第110回 クォートとパス名展開
*(アスタリスク)を囲うか? 囲わないか?
bashでコマンドを打つときに *(アスタリスク)を使う場面に出くわすことは多いと思います。
find / -name '*.txt'
とするとき、
「あれ? クォートいったけ? いらなかったけ?」
「この*(アスタリスク)はbashが展開する? findが展開する??
(たしか、クォートしなかった場合は、bashが展開したような....)」
となってしまいました。
この * をクォートで囲むべきなのか
はたまたダブルクォートで囲むべきなのか
いやいやクォートせずに使うべきなのか
曖昧な理解をやめるために調べてみました。
シングルクォートとダブルクォートの違いは?
http://www.linux.or.jp/JM/html/GNU_bash/man1/bash.1.html
こちらを参考に、以下引用を交えて調べていった結果を書きたいと思います。
(一部省略して引用しています)
引用:
クォートの方法には、 エスケープ文字(escape character), シングルクォート、ダブルクォート の 3 種類があります。
ダブルクォートで文字を囲むと クォート内部の全ての文字は文字としての値を保持しますが、 $, `, \ は例外となります。
なるほど
ダブルクォートは $, `, \が例外になるわけか。
ということは、*のみを使う場面ではシングルクォートを使っておくのがよいかもしれない。
パス名展開
引用:
展開はコマンドラインが単語へ分割された後に (コマンドライン上で) 行われます。 行われる展開は 7 種類あります: ブレースの展開 (brace expansion), チルダの展開 (tilde expansion), パラメータと変数の展開 (parameter and variable expansion), コマンド置換 (command substitution), 算術式展開 (arithmetic expansion), 単語の分割 (word splitting), パス名の展開 (pathname expansion)。
なるほどぉ
一口に展開といっても、7種類も展開があったのか、今回気になっているのは、
「パス名の展開」にあたるやつだ。
引用:
-f オプションが指定されていなければ、 単語分割を行った後に bash はそれぞれの単語が *, ?, [ を含んでいるかどうか調べます。 これらの文字のいずれかが見つかると、その単語は パターン と見なされ、 パターンにマッチするファイル名をアルファベット順にソートしたリストに置換されます。
なるほど
やはり、クォートしないとbashが展開しているのですね。
いま、以下のようなファイルがあるディレクトリで、echoを使ってみましょう。
$ ls f10 f11 f7 f8 f9
クォートなし
$ echo * f10 f11 f7 f8 f9
なるほど。
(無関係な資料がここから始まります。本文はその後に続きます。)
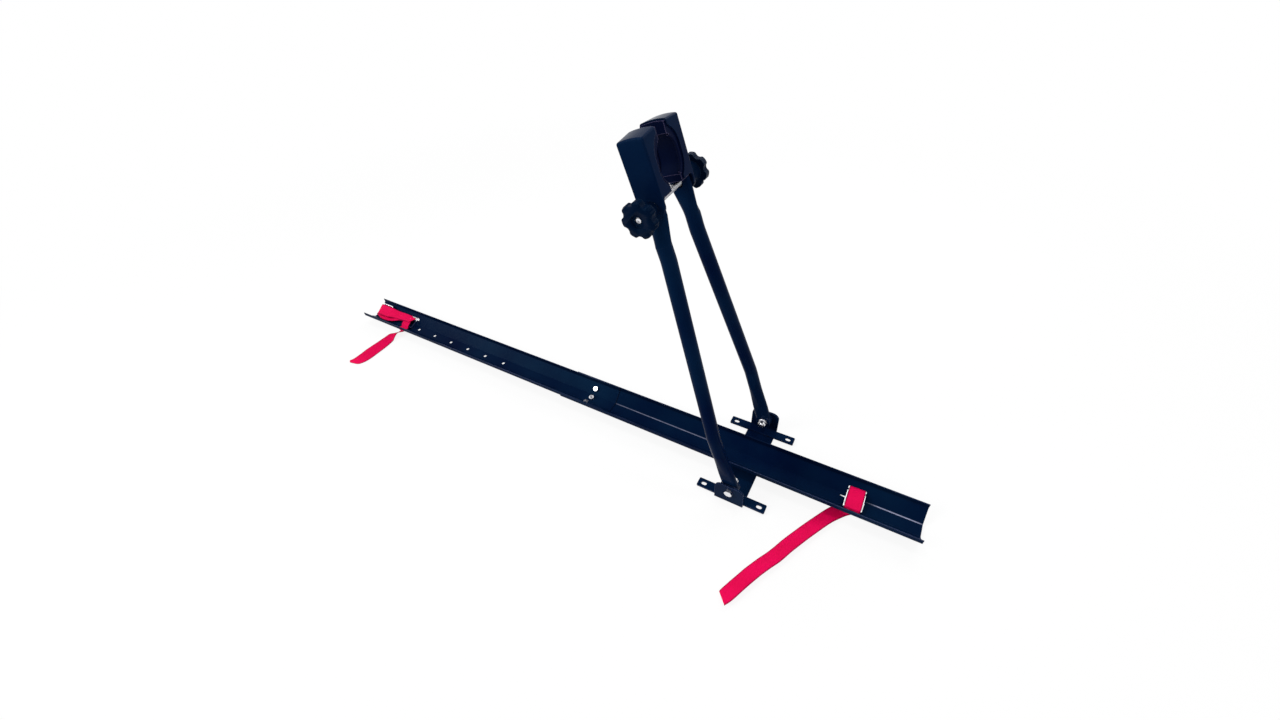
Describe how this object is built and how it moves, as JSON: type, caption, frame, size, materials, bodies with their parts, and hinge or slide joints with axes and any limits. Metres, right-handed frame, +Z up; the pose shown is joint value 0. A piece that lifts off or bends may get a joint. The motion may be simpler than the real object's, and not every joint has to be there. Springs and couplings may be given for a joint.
{
  "type": "roof bike carrier",
  "caption": "Upright roof bike carrier: jointed wheel tray on a slotted base bracket, folding pair of arms with a screw-clamped padded frame jaw, and wheel straps.",
  "frame": {"origin": "centre of the base plate's underside, which rests on the roof bars, midway between the arm pivots", "axes": "+X along the wheel tray towards its short end, +Y from the front arm to the rear arm, +Z up"},
  "size_m": [1.35, 0.3419, 0.5912],
  "materials": {
    "dark_paint": "gloss",
    "zinc": "bright zinc",
    "black_rubber": "matt",
    "black_plastic": "satin",
    "red_webbing": "woven"
  },
  "bodies": {
    "base": {"tray_main": "dark_paint", "tray_extension": "dark_paint", "tray_joint_bolts": "zinc", "tray_joint_nuts": "zinc", "base_bracket": "dark_paint", "clamp_bar_front": "dark_paint", "clamp_bar_rear": "dark_paint", "pivot_bolts": "zinc", "pivot_nuts": "zinc", "pivot_washers": "zinc", "pivot_sleeves": "zinc", "strap_left": "red_webbing", "strap_right": "red_webbing", "buckle_left_inner": "zinc", "buckle_left_outer": "zinc", "buckle_right": "zinc"},
    "swing": {"clamp_rod": "zinc"},
    "front_arm": {"arm_front": "dark_paint", "jaw_front": "dark_paint", "pad_front": "black_rubber"},
    "rear_arm": {"arm_rear": "dark_paint", "jaw_rear": "dark_paint", "pad_rear": "black_rubber"},
    "front_washer": {"knob_washer_front": "zinc"},
    "rear_washer": {"knob_washer_rear": "zinc"},
    "front_knob": {"knob_front": "black_plastic", "knob_insert_front": "zinc"},
    "rear_knob": {"knob_rear": "black_plastic", "knob_insert_rear": "zinc"}
  },
  "joints": [
    {"name": "arm_fold", "type": "hinge", "parent": "base", "child": "swing", "pos_m": [0, 0, 0.036], "axis": [0, 1, 0], "range_deg": [-70, 106]},
    {"name": "front_lean", "type": "hinge", "parent": "swing", "child": "front_arm", "pos_m": [0, -0.082, 0.036], "axis": [0.9553, 0, 0.2957], "range_deg": [0, 1.8]},
    {"name": "rear_lean", "type": "hinge", "parent": "swing", "child": "rear_arm", "pos_m": [0, 0.082, 0.036], "axis": [-0.9553, 0, -0.2957], "range_deg": [0, 1.8]},
    {"name": "front_washer_slide", "type": "slide", "parent": "swing", "child": "front_washer", "axis": [0, -1, 0], "range_m": [0, 0.0151]},
    {"name": "rear_washer_slide", "type": "slide", "parent": "swing", "child": "rear_washer", "axis": [0, 1, 0], "range_m": [0, 0.0151]},
    {"name": "front_knob_turn", "type": "hinge", "parent": "front_washer", "child": "front_knob", "pos_m": [-0.14549, 0, 0.506], "axis": [0, -1, 0], "range_deg": [0, 4320]},
    {"name": "rear_knob_turn", "type": "hinge", "parent": "rear_washer", "child": "rear_knob", "pos_m": [-0.14549, 0, 0.506], "axis": [0, 1, 0], "range_deg": [0, 4320]}
  ],
  "couplings": [
    {"joint": "front_lean", "follows": "front_knob_turn", "ratio": 0.00040436},
    {"joint": "front_washer_slide", "follows": "front_knob_turn", "m_per_rad": 0.00019894},
    {"joint": "rear_lean", "follows": "rear_knob_turn", "ratio": 0.00040436},
    {"joint": "rear_washer_slide", "follows": "rear_knob_turn", "m_per_rad": 0.00019894}
  ]
}
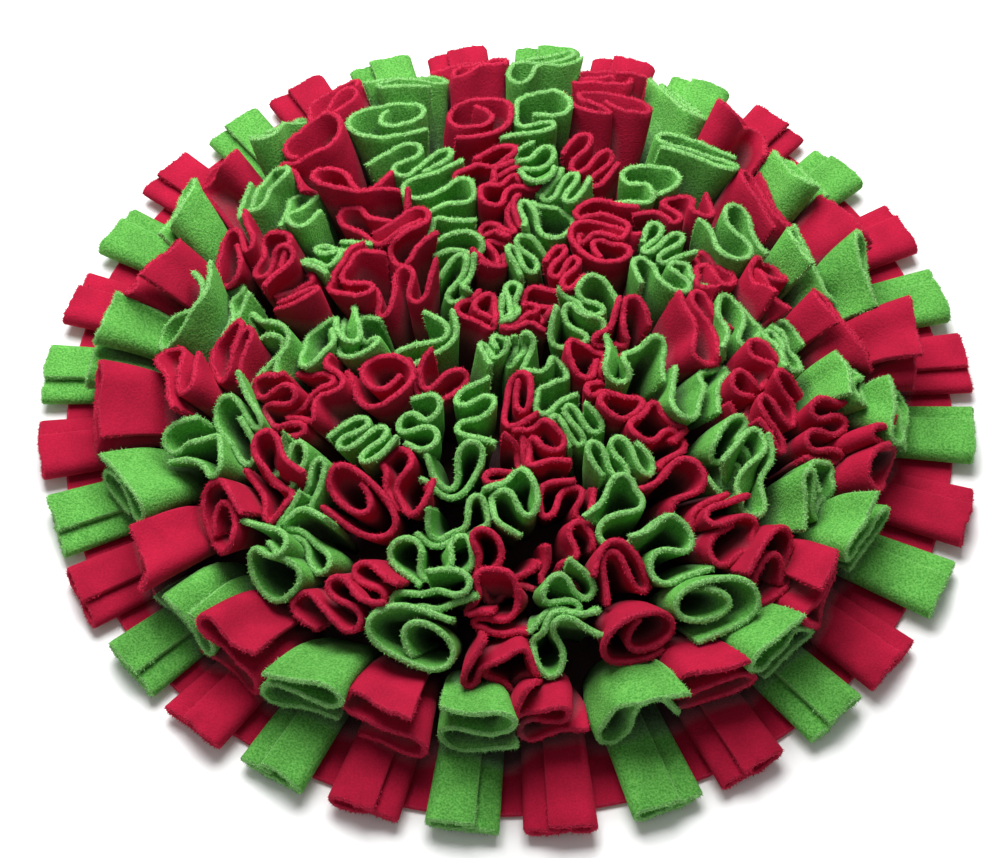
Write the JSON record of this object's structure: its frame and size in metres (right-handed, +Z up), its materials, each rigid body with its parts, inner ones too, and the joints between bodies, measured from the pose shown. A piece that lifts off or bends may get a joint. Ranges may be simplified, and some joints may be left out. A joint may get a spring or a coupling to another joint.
{
  "type": "round snuffle mat",
  "caption": "Round fleece snuffle mat for a pet: rings of folded crimson and green fleece petals sewn upright on a round fleece base, flat petals at the rim.",
  "frame": {"origin": "centre of the base cloth's underside, on the floor the mat lies on", "axes": "+Z up out of the mat, -Y towards the viewer of the picture, +X to the viewer's right"},
  "size_m": [0.4434, 0.4441, 0.0574],
  "materials": {
    "red_fleece": "matt brushed fleece, crimson",
    "green_fleece": "matt brushed fleece, leaf green"
  },
  "bodies": {
    "root": {"base_cloth": "red_fleece", "centre_petal_1_red": "red_fleece", "centre_petal_2_green": "green_fleece", "centre_petal_3_green": "green_fleece", "edge_petal_01_green": "green_fleece", "edge_petal_02_red": "red_fleece", "edge_petal_03_green": "green_fleece", "edge_petal_04_red": "red_fleece", "edge_petal_05_green": "green_fleece", "edge_petal_06_red": "red_fleece", "edge_petal_07_green": "green_fleece", "edge_petal_08_red": "red_fleece", "edge_petal_09_green": "green_fleece", "edge_petal_10_red": "red_fleece", "edge_petal_11_green": "green_fleece", "edge_petal_12_red": "red_fleece", "edge_petal_13_green": "green_fleece", "edge_petal_14_red": "red_fleece", "edge_petal_15_green": "green_fleece", "edge_petal_16_red": "red_fleece", "edge_petal_17_green": "green_fleece", "edge_petal_18_red": "red_fleece", "edge_petal_19_green": "green_fleece", "edge_petal_20_red": "red_fleece", "edge_petal_21_green": "green_fleece", "edge_petal_22_red": "red_fleece", "edge_petal_23_green": "green_fleece", "edge_petal_24_red": "red_fleece", "edge_petal_25_green": "green_fleece", "edge_petal_26_red": "red_fleece", "edge_petal_27_green": "green_fleece", "edge_petal_28_red": "red_fleece", "edge_petal_29_green": "green_fleece", "edge_petal_30_red": "red_fleece", "edge_petal_31_green": "green_fleece", "edge_petal_32_red": "red_fleece", "row_1_green": "green_fleece", "row_1_red": "red_fleece", "row_2_green": "green_fleece", "row_2_red": "red_fleece", "row_3_green": "green_fleece", "row_3_red": "red_fleece", "row_4_green": "green_fleece", "row_4_red": "red_fleece", "row_5_green": "green_fleece", "row_5_red": "red_fleece", "row_6_green": "green_fleece", "row_6_red": "red_fleece", "row_7_green": "green_fleece", "row_7_red": "red_fleece"}
  },
  "joints": []
}
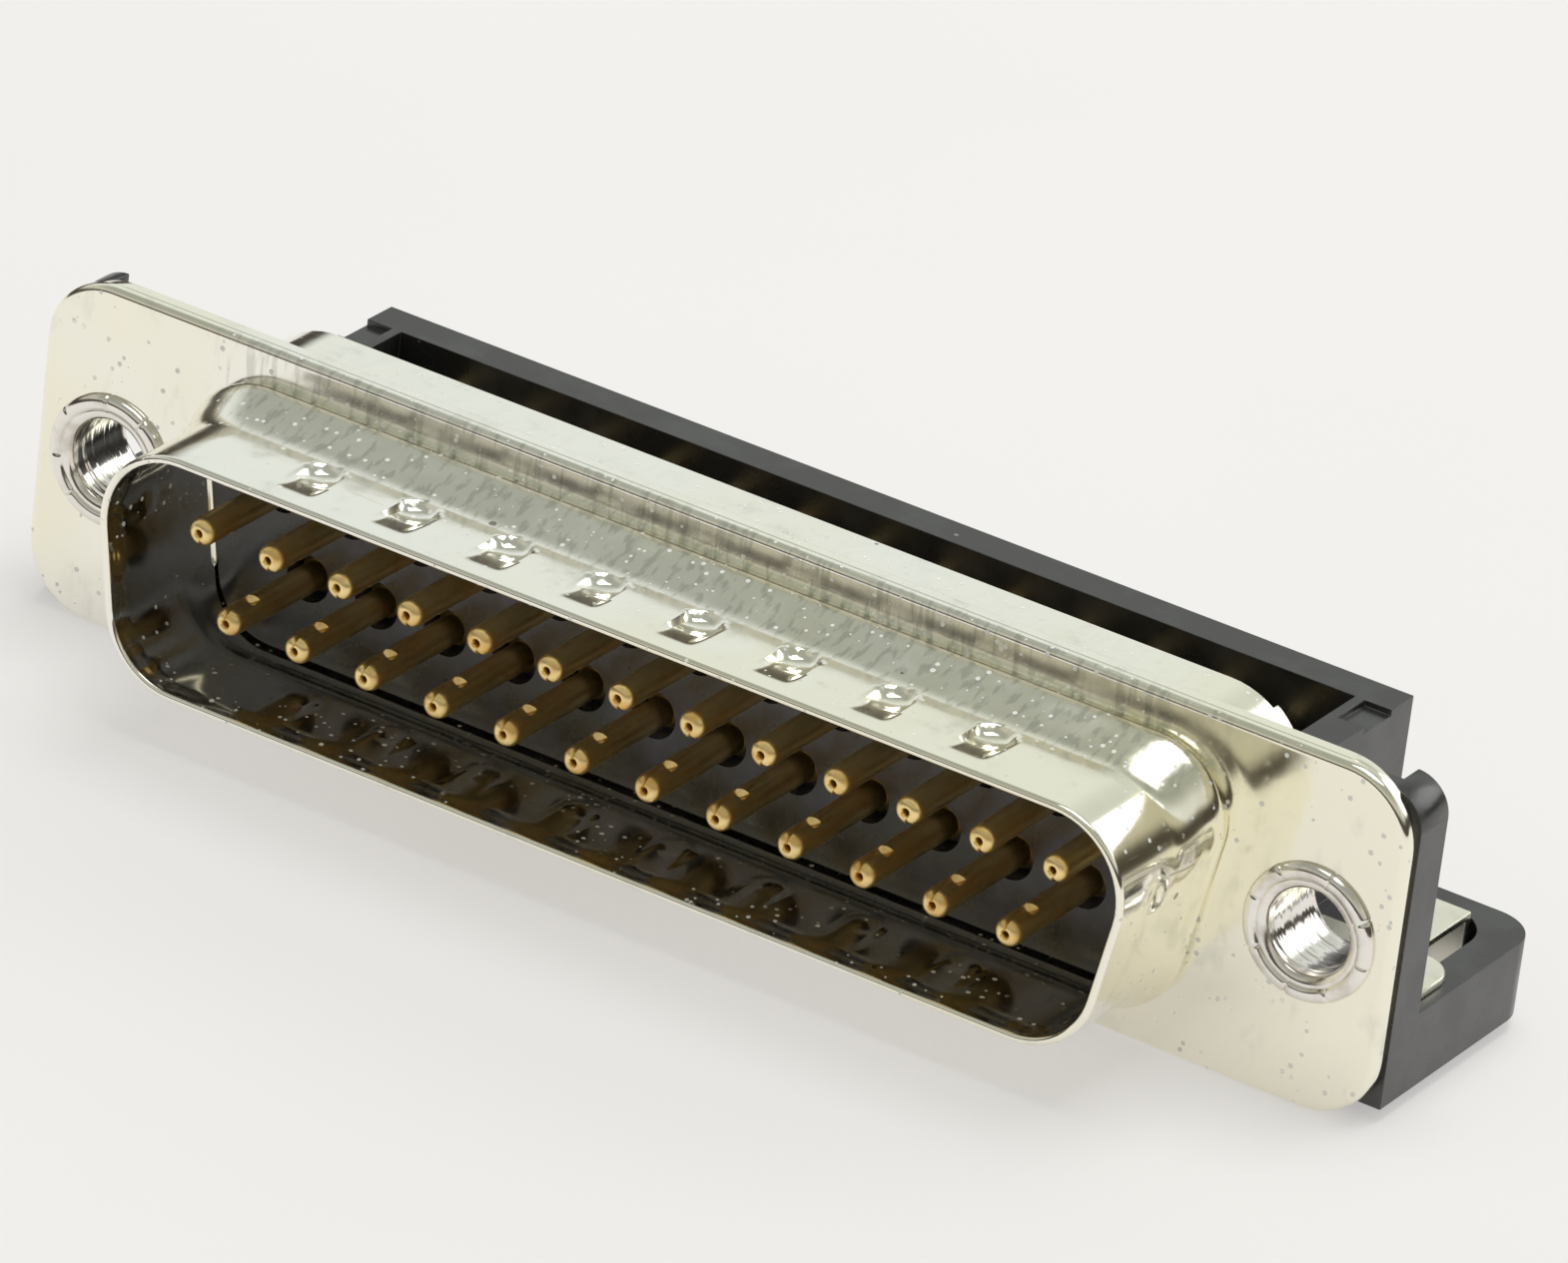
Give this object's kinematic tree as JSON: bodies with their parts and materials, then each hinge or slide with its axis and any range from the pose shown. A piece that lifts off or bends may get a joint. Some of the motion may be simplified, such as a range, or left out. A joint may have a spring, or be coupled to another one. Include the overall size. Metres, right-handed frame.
{
  "type": "d-sub connector",
  "caption": "Right-angle D-sub plug connector: two rows of gold pins in a stamped metal shell with a drilled flange, on a black circuit board bracket with solder tails.",
  "frame": {"origin": "midway between the two flange holes, on the flange's front face", "axes": "+X along the connector, -Y out of the mating face, +Z away from the circuit board"},
  "size_m": [0.0532, 0.0173, 0.0149],
  "materials": {
    "shell_plate": "bright tin plate on steel",
    "eyelet_plate": "bright plated brass",
    "strap_plate": "dull tin plate",
    "gold": "polished gold plate",
    "insulator_plastic": "smooth black",
    "bracket_plastic": "satin black"
  },
  "bodies": {
    "root": {"front_shell": "shell_plate", "rear_shell": "shell_plate", "front_insulator": "insulator_plastic", "rear_insulator": "insulator_plastic", "bracket": "bracket_plastic", "eyelet_left": "eyelet_plate", "eyelet_right": "eyelet_plate", "ground_strap_left": "strap_plate", "ground_strap_right": "strap_plate", "contact_01": "gold", "contact_02": "gold", "contact_03": "gold", "contact_04": "gold", "contact_05": "gold", "contact_06": "gold", "contact_07": "gold", "contact_08": "gold", "contact_09": "gold", "contact_10": "gold", "contact_11": "gold", "contact_12": "gold", "contact_13": "gold", "contact_14": "gold", "contact_15": "gold", "contact_16": "gold", "contact_17": "gold", "contact_18": "gold", "contact_19": "gold", "contact_20": "gold", "contact_21": "gold", "contact_22": "gold", "contact_23": "gold", "contact_24": "gold", "contact_25": "gold"}
  },
  "joints": []
}
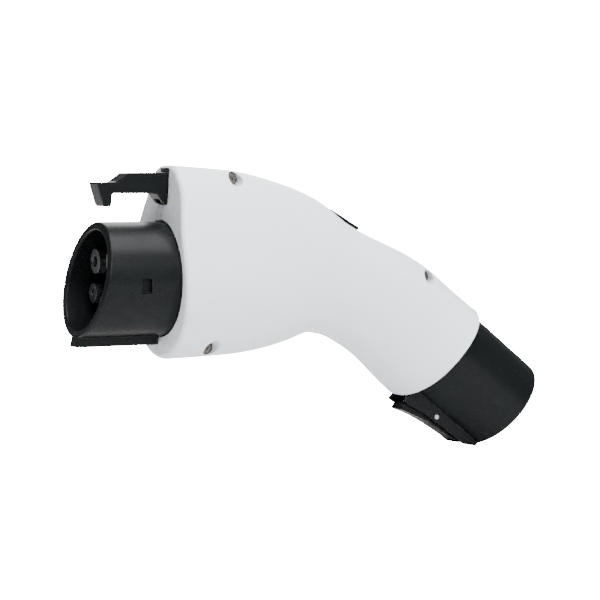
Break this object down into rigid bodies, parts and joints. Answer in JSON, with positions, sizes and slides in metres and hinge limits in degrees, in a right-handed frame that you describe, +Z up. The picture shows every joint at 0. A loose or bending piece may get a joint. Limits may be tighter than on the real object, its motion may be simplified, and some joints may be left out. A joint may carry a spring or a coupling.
{
  "type": "vehicle charging coupler",
  "caption": "Pistol-shaped charging coupler: white two-half shell, black plug nose with latch, thumb button, and a round pin inlet with a lock lever at the tail.",
  "frame": {"origin": "on the nose axis, in the middle of the slanted mouth", "axes": "+X rearward along the nose axis, +Z up towards the latch, Y = 0 the mid-plane where the shell halves meet"},
  "size_m": [0.2014, 0.0534, 0.1149],
  "materials": {
    "shell_white": "satin",
    "black_plastic": "satin",
    "carrier_black": "satin",
    "contact_metal": "plated",
    "steel": "satin",
    "rubber_black": "matte",
    "switch_plastic": "satin",
    "plunger_red": "gloss",
    "board_green": "gloss",
    "wire_brown": "satin",
    "wire_blue": "satin",
    "wire_green": "satin",
    "wire_orange": "satin",
    "wire_violet": "satin"
  },
  "bodies": {
    "handle": {"left_shell": "shell_white", "right_shell": "shell_white", "shell_screws": "steel", "nose_housing": "black_plastic", "nose_seal": "rubber_black", "nose_carrier": "carrier_black", "carrier_screws": "steel", "line_socket": "contact_metal", "neutral_socket": "contact_metal", "ground_socket": "contact_metal", "pilot_socket": "contact_metal", "proximity_socket": "contact_metal", "latch_pin": "steel", "latch_spring": "steel", "switch_body": "switch_plastic", "resistor_board": "board_green", "line_wire": "wire_brown", "neutral_wire": "wire_blue", "ground_wire": "wire_green", "pilot_wire": "wire_orange", "proximity_wire": "wire_violet", "inlet_collar": "black_plastic", "inlet_carrier": "carrier_black", "inlet_screws": "steel", "inlet_line_pin": "contact_metal", "inlet_neutral_pin": "contact_metal", "inlet_ground_pin": "contact_metal", "inlet_pilot_pin": "contact_metal", "inlet_proximity_pin": "contact_metal", "inlet_seal": "rubber_black", "lever_pin": "steel", "lever_spring": "steel"},
    "latch": {"latch_arm": "black_plastic"},
    "button": {"thumb_button": "black_plastic"},
    "plunger": {"switch_plunger": "plunger_red"},
    "lever": {"lock_lever": "black_plastic"}
  },
  "joints": [
    {"name": "latch_lift", "type": "hinge", "parent": "handle", "child": "latch", "pos_m": [0.048, 0, 0.033], "axis": [0, 1, 0], "range_deg": [0, 4.5], "stiffness_Nm_per_rad": 6, "springref_deg": -2.86, "deforming": ["latch_spring"]},
    {"name": "button_press", "type": "slide", "parent": "handle", "child": "button", "axis": [-0.503, 0, -0.8643], "range_m": [0, 0.0044]},
    {"name": "plunger_travel", "type": "slide", "parent": "handle", "child": "plunger", "axis": [0, 0, -1], "range_m": [0, 0.0015]},
    {"name": "lever_press", "type": "hinge", "parent": "handle", "child": "lever", "pos_m": [0.15077, 0, -0.05907], "axis": [0, 1, 0], "range_deg": [0, 6], "stiffness_Nm_per_rad": 0.6, "springref_deg": -4.58, "deforming": ["lever_spring"]}
  ],
  "couplings": [
    {"joint": "button_press", "follows": "latch_lift", "m_per_rad": 0.055},
    {"joint": "plunger_travel", "follows": "latch_lift", "m_per_rad": 0.018}
  ]
}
展開されています。
クォートあり
$ echo '*' *
なるほど。展開されていません。
findに渡すとき
ではfindで試してみましょう。
クォートなし
$ find . -name f* find: f11: unknown option
これではfindに渡るまえにbashで展開されてしまい、f11なんていうオプションはないと怒られてしまいました。
クォートあり
$ find . -name 'f*' ./f10 ./f11 ./f7 ./f8 ./f9
うまくいきました。
findコマンドに'f*'という文字列として渡してあげて、その'f*'を、findコマンドによって解釈してもらわねばならないわけですね。